Dataset content
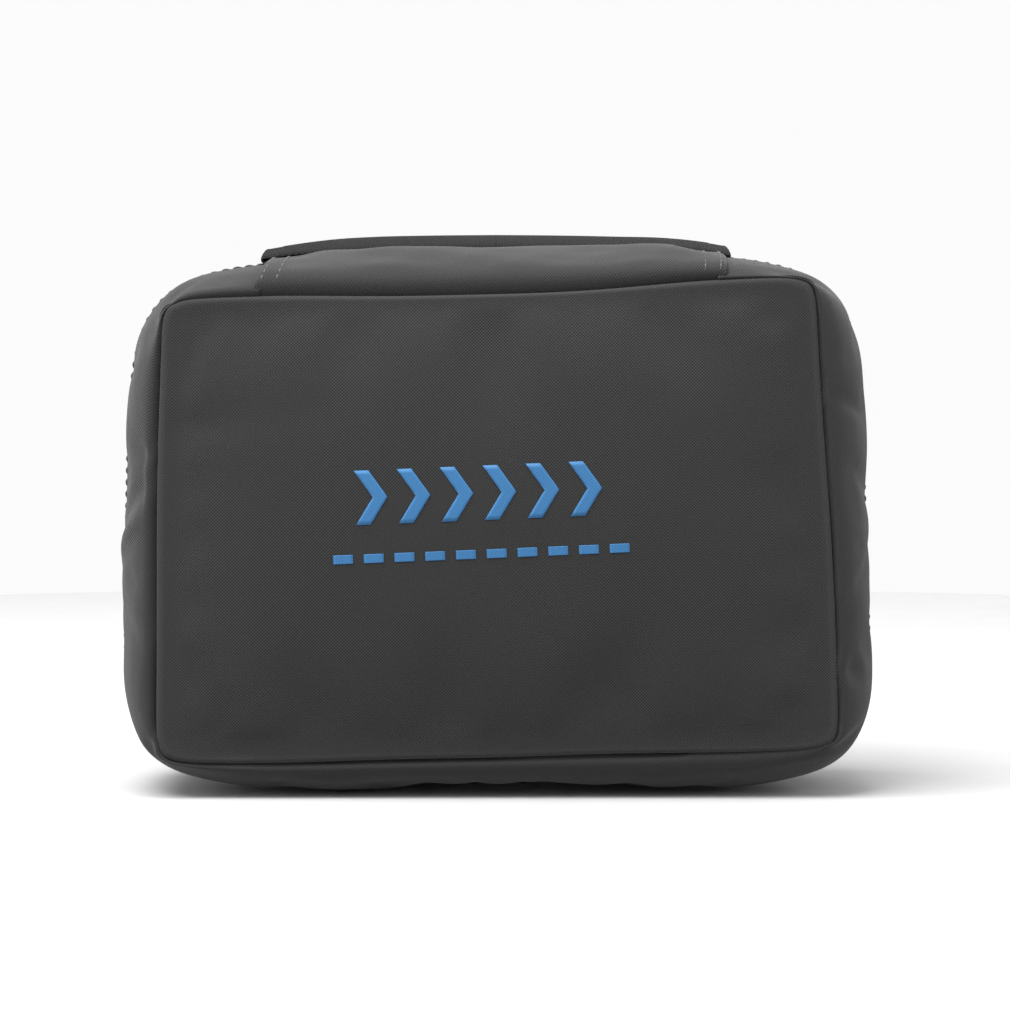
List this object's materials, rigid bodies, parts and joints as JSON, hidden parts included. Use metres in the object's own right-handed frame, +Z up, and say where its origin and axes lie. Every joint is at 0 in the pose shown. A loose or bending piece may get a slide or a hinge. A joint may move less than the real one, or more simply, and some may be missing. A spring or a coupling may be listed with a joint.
{
  "type": "hanging toiletry bag",
  "caption": "Soft padded rectangular toiletry bag with a zip round three sides, a top carry handle, inner pockets and a fold-out hook for hanging it open.",
  "frame": {"origin": "centre of the base, on the plane that the bag stands on", "axes": "+X to the bag's right as seen from the front, front panel towards -Y, +Z up"},
  "size_m": [0.24, 0.0802, 0.1773],
  "materials": {
    "oxford_cloth": "woven polyester oxford, matt",
    "foam": "open-cell foam",
    "lining_cloth": "plain woven taffeta",
    "zip_tape": "woven polyester tape",
    "zip_coil": "nylon coil",
    "print": "screen print",
    "mesh_cloth": "knitted polyester mesh",
    "elastic": "woven elastic",
    "thread": "spun polyester thread",
    "webbing": "ribbed polypropylene webbing",
    "hook_plastic": "moulded acetal",
    "slider_metal": "black lacquered zinc alloy"
  },
  "bodies": {
    "case": {"rear_panel": "oxford_cloth", "rear_foam": "foam", "rear_gusset": "oxford_cloth", "rear_lining_panel": "lining_cloth", "rear_lining_wall": "lining_cloth", "rear_zip_tape": "zip_tape", "rear_zip_coil": "zip_coil", "zip_stops": "slider_metal", "elastic_loops": "elastic", "loop_tacks": "thread", "slip_pocket": "mesh_cloth", "slip_pocket_elastic": "elastic", "rear_spine_patch": "oxford_cloth"},
    "spine": {"spine_panel": "oxford_cloth", "spine_foam": "foam", "spine_lining": "lining_cloth", "handle_ends": "webbing"},
    "handle": {"handle_strap": "webbing"},
    "lid": {"front_panel": "oxford_cloth", "front_foam": "foam", "front_gusset": "oxford_cloth", "front_lining_panel": "lining_cloth", "front_lining_wall": "lining_cloth", "front_zip_tape": "zip_tape", "front_zip_coil": "zip_coil", "front_print": "print", "lid_mesh": "mesh_cloth", "lid_pocket_facing": "lining_cloth", "pocket_zip_tape": "zip_tape", "pocket_zip_coil": "zip_coil", "hook_anchor": "webbing", "front_spine_patch": "oxford_cloth"},
    "hook_tab": {"hook_webbing": "webbing", "hook_eye": "hook_plastic"},
    "hook": {"hook": "hook_plastic", "swivel_cap": "hook_plastic"},
    "slider_left": {"slider_left": "slider_metal"},
    "slider_right": {"slider_right": "slider_metal"},
    "pull_left": {"pull_left": "slider_metal"},
    "pull_right": {"pull_right": "slider_metal"},
    "pocket_slider": {"pocket_slider": "slider_metal"},
    "pocket_pull": {"pocket_pull": "slider_metal"}
  },
  "joints": [
    {"name": "spine_fold", "type": "hinge", "parent": "case", "child": "spine", "pos_m": [0, 0.014, 0.171], "axis": [-1, 0, 0], "range_deg": [0, 90]},
    {"name": "lid_fold", "type": "hinge", "parent": "spine", "child": "lid", "pos_m": [0, -0.014, 0.171], "axis": [-1, 0, 0], "range_deg": [0, 90]},
    {"name": "handle_lift", "type": "slide", "parent": "spine", "child": "handle", "axis": [0, 0, 1], "range_m": [0, 0.015]},
    {"name": "hook_fold", "type": "hinge", "parent": "lid", "child": "hook_tab", "pos_m": [0, 0.0012, 0.01093], "axis": [-1, 0, 0], "range_deg": [0, 180]},
    {"name": "hook_swivel", "type": "hinge", "parent": "hook_tab", "child": "hook", "pos_m": [0, 0.0012, 0.032], "axis": [0, 0, 1], "continuous": true},
    {"name": "slider_left_travel", "type": "slide", "parent": "case", "child": "slider_left", "axis": [-1, 0, 0], "range_m": [0, 0.06]},
    {"name": "slider_right_travel", "type": "slide", "parent": "case", "child": "slider_right", "axis": [1, 0, 0], "range_m": [0, 0.06]},
    {"name": "pull_left_swing", "type": "hinge", "parent": "slider_left", "child": "pull_left", "pos_m": [-0.0075, 0, 0.00378], "axis": [0, -1, 0], "range_deg": [0, 140]},
    {"name": "pull_right_swing", "type": "hinge", "parent": "slider_right", "child": "pull_right", "pos_m": [0.0075, 0, 0.00378], "axis": [0, 1, 0], "range_deg": [0, 140]},
    {"name": "pocket_slider_travel", "type": "slide", "parent": "lid", "child": "pocket_slider", "axis": [1, 0, 0], "range_m": [0, 0.164]},
    {"name": "pocket_pull_swing", "type": "hinge", "parent": "pocket_slider", "child": "pocket_pull", "pos_m": [-0.082, -0.02494, 0.037], "axis": [0, 0, 1], "range_deg": [0, 150]}
  ],
  "couplings": [
    {"joint": "hook_fold", "follows": "spine_fold", "ratio": 2}
  ]
}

What you will do
Reproduce the listing in full. Keep it exactly as written.

Problem solution
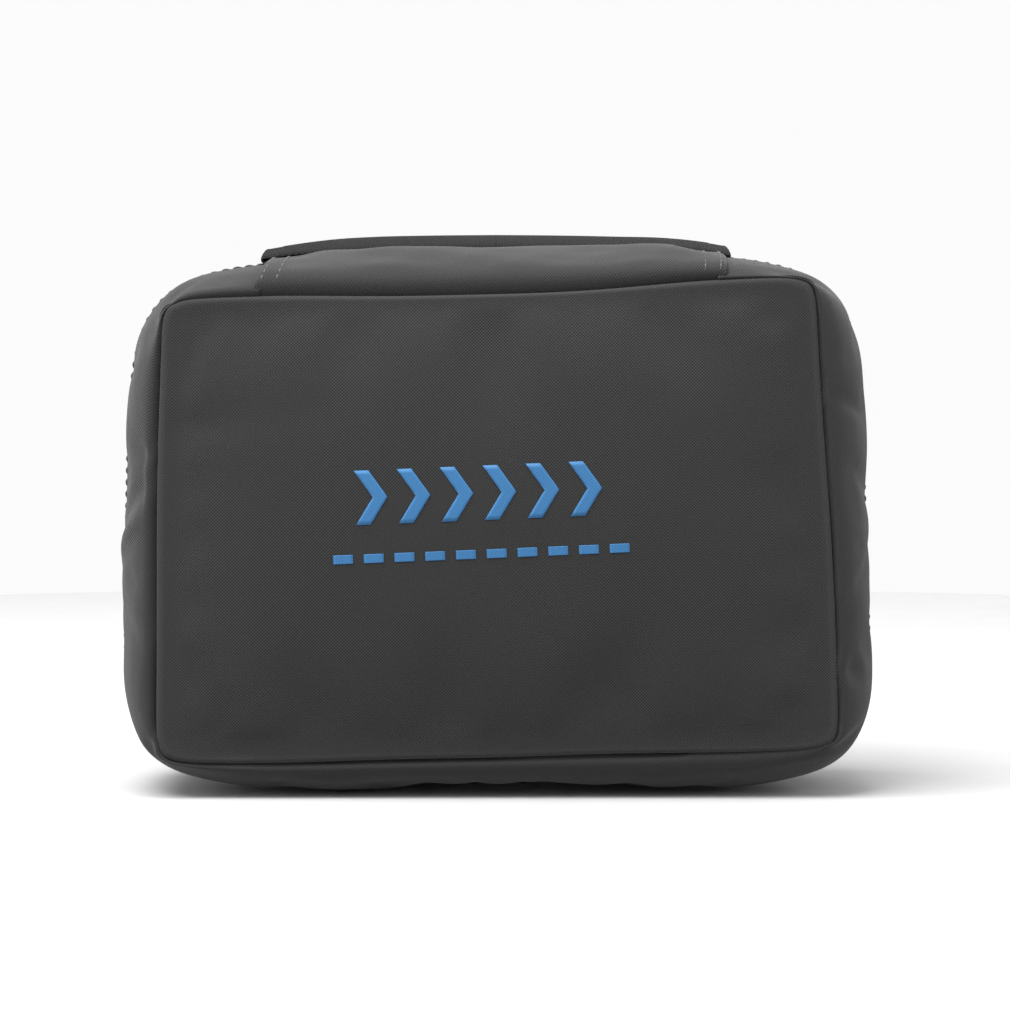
List this object's materials, rigid bodies, parts and joints as JSON, hidden parts included. Use metres in the object's own right-handed frame, +Z up, and say where its origin and axes lie. Every joint is at 0 in the pose shown. A loose or bending piece may get a slide or a hinge. A joint may move less than the real one, or more simply, and some may be missing. A spring or a coupling may be listed with a joint.
{
  "type": "hanging toiletry bag",
  "caption": "Soft padded rectangular toiletry bag with a zip round three sides, a top carry handle, inner pockets and a fold-out hook for hanging it open.",
  "frame": {"origin": "centre of the base, on the plane that the bag stands on", "axes": "+X to the bag's right as seen from the front, front panel towards -Y, +Z up"},
  "size_m": [0.24, 0.0802, 0.1773],
  "materials": {
    "oxford_cloth": "woven polyester oxford, matt",
    "foam": "open-cell foam",
    "lining_cloth": "plain woven taffeta",
    "zip_tape": "woven polyester tape",
    "zip_coil": "nylon coil",
    "print": "screen print",
    "mesh_cloth": "knitted polyester mesh",
    "elastic": "woven elastic",
    "thread": "spun polyester thread",
    "webbing": "ribbed polypropylene webbing",
    "hook_plastic": "moulded acetal",
    "slider_metal": "black lacquered zinc alloy"
  },
  "bodies": {
    "case": {"rear_panel": "oxford_cloth", "rear_foam": "foam", "rear_gusset": "oxford_cloth", "rear_lining_panel": "lining_cloth", "rear_lining_wall": "lining_cloth", "rear_zip_tape": "zip_tape", "rear_zip_coil": "zip_coil", "zip_stops": "slider_metal", "elastic_loops": "elastic", "loop_tacks": "thread", "slip_pocket": "mesh_cloth", "slip_pocket_elastic": "elastic", "rear_spine_patch": "oxford_cloth"},
    "spine": {"spine_panel": "oxford_cloth", "spine_foam": "foam", "spine_lining": "lining_cloth", "handle_ends": "webbing"},
    "handle": {"handle_strap": "webbing"},
    "lid": {"front_panel": "oxford_cloth", "front_foam": "foam", "front_gusset": "oxford_cloth", "front_lining_panel": "lining_cloth", "front_lining_wall": "lining_cloth", "front_zip_tape": "zip_tape", "front_zip_coil": "zip_coil", "front_print": "print", "lid_mesh": "mesh_cloth", "lid_pocket_facing": "lining_cloth", "pocket_zip_tape": "zip_tape", "pocket_zip_coil": "zip_coil", "hook_anchor": "webbing", "front_spine_patch": "oxford_cloth"},
    "hook_tab": {"hook_webbing": "webbing", "hook_eye": "hook_plastic"},
    "hook": {"hook": "hook_plastic", "swivel_cap": "hook_plastic"},
    "slider_left": {"slider_left": "slider_metal"},
    "slider_right": {"slider_right": "slider_metal"},
    "pull_left": {"pull_left": "slider_metal"},
    "pull_right": {"pull_right": "slider_metal"},
    "pocket_slider": {"pocket_slider": "slider_metal"},
    "pocket_pull": {"pocket_pull": "slider_metal"}
  },
  "joints": [
    {"name": "spine_fold", "type": "hinge", "parent": "case", "child": "spine", "pos_m": [0, 0.014, 0.171], "axis": [-1, 0, 0], "range_deg": [0, 90]},
    {"name": "lid_fold", "type": "hinge", "parent": "spine", "child": "lid", "pos_m": [0, -0.014, 0.171], "axis": [-1, 0, 0], "range_deg": [0, 90]},
    {"name": "handle_lift", "type": "slide", "parent": "spine", "child": "handle", "axis": [0, 0, 1], "range_m": [0, 0.015]},
    {"name": "hook_fold", "type": "hinge", "parent": "lid", "child": "hook_tab", "pos_m": [0, 0.0012, 0.01093], "axis": [-1, 0, 0], "range_deg": [0, 180]},
    {"name": "hook_swivel", "type": "hinge", "parent": "hook_tab", "child": "hook", "pos_m": [0, 0.0012, 0.032], "axis": [0, 0, 1], "continuous": true},
    {"name": "slider_left_travel", "type": "slide", "parent": "case", "child": "slider_left", "axis": [-1, 0, 0], "range_m": [0, 0.06]},
    {"name": "slider_right_travel", "type": "slide", "parent": "case", "child": "slider_right", "axis": [1, 0, 0], "range_m": [0, 0.06]},
    {"name": "pull_left_swing", "type": "hinge", "parent": "slider_left", "child": "pull_left", "pos_m": [-0.0075, 0, 0.00378], "axis": [0, -1, 0], "range_deg": [0, 140]},
    {"name": "pull_right_swing", "type": "hinge", "parent": "slider_right", "child": "pull_right", "pos_m": [0.0075, 0, 0.00378], "axis": [0, 1, 0], "range_deg": [0, 140]},
    {"name": "pocket_slider_travel", "type": "slide", "parent": "lid", "child": "pocket_slider", "axis": [1, 0, 0], "range_m": [0, 0.164]},
    {"name": "pocket_pull_swing", "type": "hinge", "parent": "pocket_slider", "child": "pocket_pull", "pos_m": [-0.082, -0.02494, 0.037], "axis": [0, 0, 1], "range_deg": [0, 150]}
  ],
  "couplings": [
    {"joint": "hook_fold", "follows": "spine_fold", "ratio": 2}
  ]
}